The review by retail expert Mary Portas was commissioned as part of the coalition government’s growth agenda and set out Portas’ views on the decline of high streets. It was published alongside ‘Understanding High Street Performance’ a piece of Government-commissioned research, which revealed that a third of high streets were degenerating or failing and that over the previous decade out of town retail floorspace had increased by 30% while in town floospace had shrunk by 14%.
The Portas Review described a vision for bringing economic and community life back into high streets and town centres, re-imagining them as social hubs for shopping, learning, socialising and fun. It made 28 recommendations about how to deliver that vision intended to:
- Get town centres running like businesses.
- Get the basics right to allow businesses to flourish.
- Level the playing field.
- Define landlords’ roles and responsibilities.
- Give communities a greater say.
In the Review, Portas wrote; ‘With town centre vacancy rates doubling over the last two years and total consumer spend away from our high streets now over 50%, the need to take action has never been clearer. Although some high streets are thriving, most have a fight on their hands. Many are sickly, others are on the critical list and some are now dead. We cannot and should not attempt to save every high street but my findings have led me to believe that unless urgent action is taken, the casualties will only continue to multiply.’
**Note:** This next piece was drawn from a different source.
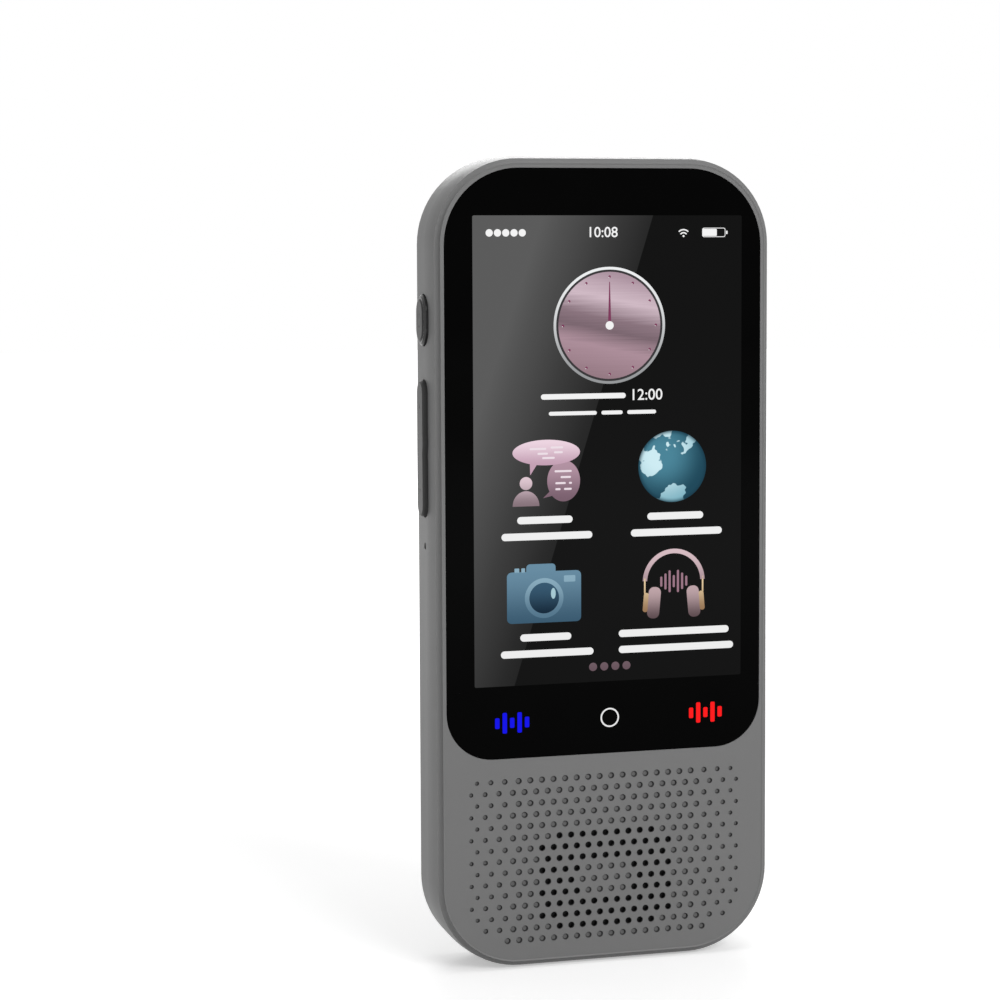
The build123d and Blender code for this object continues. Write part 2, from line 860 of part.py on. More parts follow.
save(speaker_cone, "speaker_cone")

# --- Charging board -------------------------------------------------------------------
with BuildPart() as usb_board:
    with BuildSketch(level(y_usb_board)):
        with Locations((0, usb_board_bottom + usb_board_height / 2)):
            RectangleRounded(usb_board_width, usb_board_height, board_corner)
    extrude(amount=-board_thickness)
    post(foot_screws, bore, y_usb_board, y_usb_board_back, Mode.SUBTRACT)

save(usb_board, "usb_board")

with BuildPart() as usb_socket:
    usb_end = usb_setback + usb_length - usb_floor
    with BuildSketch(Plane.XY.offset(usb_setback)) as shell:
        with Locations((0, usb_y)):
            SlotOverall(usb_width, usb_thickness)
    extrude(shell.sketch, amount=usb_length)
    with BuildSketch(Plane.XY.offset(usb_setback)) as hollow:
        with Locations((0, usb_y)):
            SlotOverall(usb_width - 2 * usb_shell, usb_thickness - 2 * usb_shell)
    extrude(hollow.sketch, amount=usb_length - usb_floor, mode=Mode.SUBTRACT)
    with BuildSketch(Plane.XY.offset(usb_end)) as tongue:
        with Locations((0, usb_y)):
            Rectangle(usb_tongue_width, usb_tongue_thickness)
    extrude(tongue.sketch, amount=-usb_tongue_length)

save(usb_socket, "usb_socket")

# --- Key boards, switches and microphones ---------------------------------------------
for side, z_low, z_high in key_boards:
    with BuildPart() as key_board:
        with BuildSketch(flank(side * x_key_rib)):
            with Locations((y_key, (z_low + z_high) / 2)):
                Rectangle(key_board_width, z_high - z_low)
        extrude(amount=side * key_board_thickness)
    save(key_board, f"{side_names[side]}_key_board")

x_button = x_switch - switch_button_height
for side, places in ((-1, left_switch_z), (1, right_switch_z)):
    with BuildPart() as switches:
        for z in places:
            side_slab(square_outline(z, switch_width, switch_width), side, x_key_board, x_button)
            side_slab(round_outline(z, switch_button_diameter), side, x_button, x_switch)
    save(switches, f"{side_names[side]}_switches")

with BuildPart() as microphones:
    for side, z in mic_holes:
        side_slab(square_outline(z, mic_width, mic_length), side, x_key_board, x_switch)

save(microphones, "microphones")

with BuildPart() as microphone_boots:
    for side, z in mic_holes:
        boot_end = x_wall - slip
        side_slab(round_outline(z, boot_diameter), side, x_switch, boot_end)
        side_slab(round_outline(z, mic_hole_diameter), side, x_switch, boot_end, Mode.SUBTRACT)

save(microphone_boots, "microphone_boots")


# --- Keys -----------------------------------------------------------------------------
def outer_edges(piece, side):
    """The edges of the face that looks outwards on a side of the body."""
    return piece.faces().sort_by(Axis.X)[-1 if side > 0 else 0].edges()


def build_key(name, side, z, length, width):
    """A push key: a cap with its plunger, in a rim that carries the flange."""
    x_rim_top = x_key_top - key_rim_drop
    inner = -key_rim_width
    with BuildPart() as rim:
        side_slab(key_outline(length, width, z), side, x_flange_back, x_rim_top)
        chamfer(outer_edges(rim, side), key_rim_bevel)
        side_slab(key_outline(length, width, z, key_flange), side, x_flange_back, x_flange)
        hollow = key_outline(length, width, z, inner)
        side_slab(hollow, side, x_flange_back, x_rim_top, mode=Mode.SUBTRACT)
    save(rim, f"{name}_rim")
    with BuildPart() as cap:
        side_slab(key_outline(length, width, z, inner - slip), side, x_flange_back, x_key_top)
        fillet(outer_edges(cap, side), key_rounding)
        side_slab(round_outline(z, plunger_diameter), side, x_plunger, x_flange_back)
    save(cap, name)


for key in keys:
    build_key(*key)

# The volume rocker tilts about a ridge on its back.
with BuildPart() as volume_rocker:
    side_slab(rocker_outline(), -1, x_rocker_back, x_key_top)
    fillet(outer_edges(volume_rocker, -1), rocker_rounding)
    side_slab(rocker_outline(rocker_flange), -1, x_rocker_back, x_rocker_flange)
    for z in (rocker_z - rocker_reach, rocker_z + rocker_reach):
        side_slab(round_outline(z, plunger_diameter), -1, x_rocker_plunger, x_rocker_back)
    with BuildSketch(level(y_key)) as ridge:
        with BuildLine():
            foot = Polyline(
                (-x_rocker_pivot, rocker_z + ridge_radius),
                (-x_rocker_back, rocker_z + ridge_radius + ridge_slope),
                (-x_rocker_back, rocker_z - ridge_radius - ridge_slope),
                (-x_rocker_pivot, rocker_z - ridge_radius),
            )
            ThreePointArc(foot @ 1, (ridge_radius - x_rocker_pivot, rocker_z), foot @ 0)
        make_face()
    extrude(ridge.sketch, amount=ridge_width / 2, both=True)

save(volume_rocker, "volume_rocker")

# --- Back cover -----------------------------------------------------------------------
cover_lip_inset = wall + cover_lip_gap
cover_hollow_inset = cover_lip_inset + cover_lip_thickness
here = [(camera_x, camera_z)]

with BuildPart() as back_cover:
    slab(body_outline(cover_inset), y_cover, y_back)
    chamfer(back_cover.faces().sort_by(Axis.Y)[-1].edges(), cover_edge_chamfer)
    slab(body_outline(cover_lip_inset), y_cover_lip, y_cover)
    slab(body_outline(cover_hollow_inset), y_cover_lip, y_cover_inside, mode=Mode.SUBTRACT)
    with BuildSketch(Plane.XY.offset(body_height)):
        with Locations((nail_notch_x, y_wall_end)):
            Ellipse(nail_notch_width / 2, nail_notch_length / 2)
    extrude(amount=-nail_notch_depth, mode=Mode.SUBTRACT)
    post(here, ring_diameter + 2 * slip, y_ring_seat, y_back, Mode.SUBTRACT)
    hollow = ring_diameter - 2 * ring_seat_width
    post(here, hollow, y_cover_inside, y_ring_seat, Mode.SUBTRACT)
    for share in bead_heights:
        for x, z in both_sides(half_width - cover_lip_inset, share * body_height):
            with Locations((x, y_cover_lip + bead_lift, z)):
                Cylinder(bead_radius, bead_length)

save(back_cover, "back_cover")

# --- Camera trim ----------------------------------------------------------------------
camera_axis = Axis((camera_x, 0, camera_z), (0, 1, 0))
camera_section = Plane(origin=(camera_x, 0, camera_z), x_dir=(1, 0, 0), z_dir=(0, 0, 1))
ring_radius = ring_diameter / 2
bezel_radius = bezel_diameter / 2
bore_radius = bezel_bore / 2
bezel_low = y_cover_inside - slip
bezel_high = y_back - bezel_sink

with BuildPart() as camera_ring:
    with BuildSketch(camera_section):
        with BuildLine():
            Polyline(
                (bezel_radius + slip, y_ring_seat),
                (ring_radius, y_ring_seat),
                (ring_radius, y_back),
                (ring_radius - ring_border, y_back),
                (bezel_radius + slip, y_back - ring_dish),
                close=True,
            )
        make_face()
    revolve(axis=camera_axis)

save(camera_ring, "camera_ring")

with BuildPart() as camera_bezel:
    with BuildSketch(camera_section):
        with BuildLine():
            Polyline(
                (bore_radius - bezel_lip, bezel_low),
                (bezel_radius, bezel_low),
                (bezel_radius, bezel_high - bezel_edge),
                (bezel_radius - bezel_edge, bezel_high),
                (bore_radius + bezel_edge, bezel_high),
                (bore_radius, bezel_high - bezel_edge),
                (bore_radius, y_ring_seat),
                (bore_radius - bezel_lip, y_ring_seat),
                close=True,
            )
        make_face()
    revolve(axis=camera_axis)

save(camera_bezel, "camera_bezel")

with BuildPart() as camera_window:
    post(here, bezel_bore - 2 * slip, y_ring_seat, y_ring_seat + lens_thickness)
    fillet(camera_window.faces().sort_by(Axis.Y)[-1].edges(), lens_rounding)

save(camera_window, "camera_window")
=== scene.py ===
import logging
import math
from dataclasses import dataclass, field, replace
from enum import Enum
from typing import Callable, Protocol, Sequence, Union

import bpy
from mathutils import Matrix, Vector


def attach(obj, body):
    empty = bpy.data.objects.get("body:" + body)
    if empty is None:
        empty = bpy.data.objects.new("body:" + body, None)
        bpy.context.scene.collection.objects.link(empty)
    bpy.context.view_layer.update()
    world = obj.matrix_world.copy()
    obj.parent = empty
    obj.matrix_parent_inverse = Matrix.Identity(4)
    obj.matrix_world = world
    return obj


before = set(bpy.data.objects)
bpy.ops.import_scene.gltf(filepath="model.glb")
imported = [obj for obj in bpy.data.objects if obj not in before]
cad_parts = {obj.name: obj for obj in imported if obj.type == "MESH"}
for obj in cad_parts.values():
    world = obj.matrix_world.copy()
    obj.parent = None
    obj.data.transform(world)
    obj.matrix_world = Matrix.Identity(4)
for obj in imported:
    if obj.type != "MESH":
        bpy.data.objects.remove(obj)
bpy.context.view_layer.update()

log = logging.getLogger("translator")

Colour = tuple[float, float, float]
Triple = tuple[float, float, float]
Pair = tuple[float, float]
Term = Union["Signal", float]
Value = Union["Signal", float, Sequence[float]]

# Metres in a millimetre. The object's sizes are in millimetres, and the places and sizes of the
# lamps, the camera and the floor are in metres.
MM = 0.001
# Depth of the glass's front face, and the middle of the rear camera.
GLASS_FRONT = -6.78
LENS_X = -2.0
LENS_Z = 129.1
BLACK: Colour = (0.0, 0.0, 0.0)
WHITE: Colour = (1.0, 1.0, 1.0)


def srgb(red: int, green: int, blue: int) -> Colour:
    """A colour given by its 0 to 255 screen values, as linear light.

    Args:
        red: Red value.
        green: Green value.
        blue: Blue value.

    Returns:
        The three linear values.
    """
    def linear(value: int) -> float:
        """One channel in linear light."""
        v = value / 255
        return v / 12.92 if v <= 0.04045 else ((v + 0.055) / 1.055) ** 2.4
    return linear(red), linear(green), linear(blue)


def scaled(colour: Colour, factor: float) -> Colour:
    """A colour with all its light multiplied."""
    return tuple(channel * factor for channel in colour)


# --- Shader graphs --------------------------------------------------------------------
class Signal:
    """A shader socket that is used in plain arithmetic."""

    def __init__(self, graph: "Graph", socket: bpy.types.NodeSocket) -> None:
        """Wrap an output socket of a graph."""
        self.graph = graph
        self.socket = socket

    def _math(self, operation: str, *values: Term) -> "Signal":
        """Add one Math node."""
        return self.graph.node("ShaderNodeMath", {"operation": operation}, *values)

    def __add__(self, other: Term) -> "Signal":
        """Sum."""
        return self._math("ADD", self, other)

    __radd__ = __add__

    def __sub__(self, other: Term) -> "Signal":
        """Difference."""
        return self._math("SUBTRACT", self, other)

    def __rsub__(self, other: Term) -> "Signal":
        """Difference the other way round."""
        return self._math("SUBTRACT", other, self)

    def __mul__(self, other: Term) -> "Signal":
        """Product."""
        return self._math("MULTIPLY", self, other)

    __rmul__ = __mul__

    def __truediv__(self, other: Term) -> "Signal":
        """Quotient."""
        return self._math("DIVIDE", self, other)

    def __pow__(self, other: Term) -> "Signal":
        """Power."""
        return self._math("POWER", self, other)

    def __mod__(self, other: Term) -> "Signal":
        """Remainder that is never negative."""
        return self._math("FLOORED_MODULO", self, other)

    def __abs__(self) -> "Signal":
        """Size without sign."""
        return self._math("ABSOLUTE", self)

    def __neg__(self) -> "Signal":
        """Sign turned round."""
        return self._math("MULTIPLY", self, -1.0)

    def least(self, other: Term) -> "Signal":
        """The smaller of the two."""
        return self._math("MINIMUM", self, other)

    def most(self, other: Term) -> "Signal":
        """The larger of the two."""
        return self._math("MAXIMUM", self, other)

    def sine(self) -> "Signal":
        """Sine."""
        return self._math("SINE", self)

    def angle_to(self, other: "Signal") -> "Signal":
        """Angle of the point (other, self)."""
        return self._math("ARCTAN2", self, other)

    def far(self, other: "Signal") -> "Signal":
        """Distance of the point (self, other) from the origin."""
        return (self * self + other * other) ** 0.5

    def step(self, low: float, high: float) -> "Signal":
        """Smooth step from 0 at low to 1 at high, with high under low to fall instead."""
        settings = {"interpolation_type": "SMOOTHSTEP"}
        return self.graph.node("ShaderNodeMapRange", settings, self, low, high, 0.0, 1.0)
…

Portas said, “I don’t want to live in a Britain that doesn’t care about community. And I believe that our high streets are a really important part of pulling people together in a way that a supermarket or shopping mall, however convenient, however entertaining and however slick, just never can. Our high streets can be lively, dynamic, exciting and social places that give a sense of belonging and trust to a community. Something which, as the recent riots clearly demonstrated, has been eroded and in some instances eradicated. I fundamentally believe that once we invest in and create social capital in the heart of our communities, the economic capital will follow.”
Prime Minister David Cameron said, “The High Street should be at the very heart of every community, bringing people together, providing essential services and creating jobs and investment; so it is vital that we do all that we can to ensure they thrive. I am delighted that Mary Portas has produced such a clear vision on how we can create vibrant and diverse town centres and breathe life back into our high streets.
On 30 March 2012, DCLG published the government’s response to the review. This challenged local partners to re-imagine their town centres and high streets to offer something different from out-of-town shopping centres and the internet and outlined a package of measures to help high streets reclaim their role at the heart of communities. This included setting up the twenty seven Portas Pilots and 333 Town Team partners to test different approaches to revitalising the high street.
On 9 July 2013, a year on from the launch of the Portas Pilots, DCLG published The future of high streets: progress since the Portas Review which summarised progress that had been made and the next phase of action.
However, the pilots received some criticism and it was reported that 2 years into the initiative, the 12 pilot areas had 53 fewer shops than when it began.
In May 2014, In her essay, ‘Why Our High Streets Still Matter’ Portas responded to criticisms pointing to some of the successes that high streets and town centres which had followed her recommendations had achieved, and criticising the government for the slow speed of providing funding and guidance.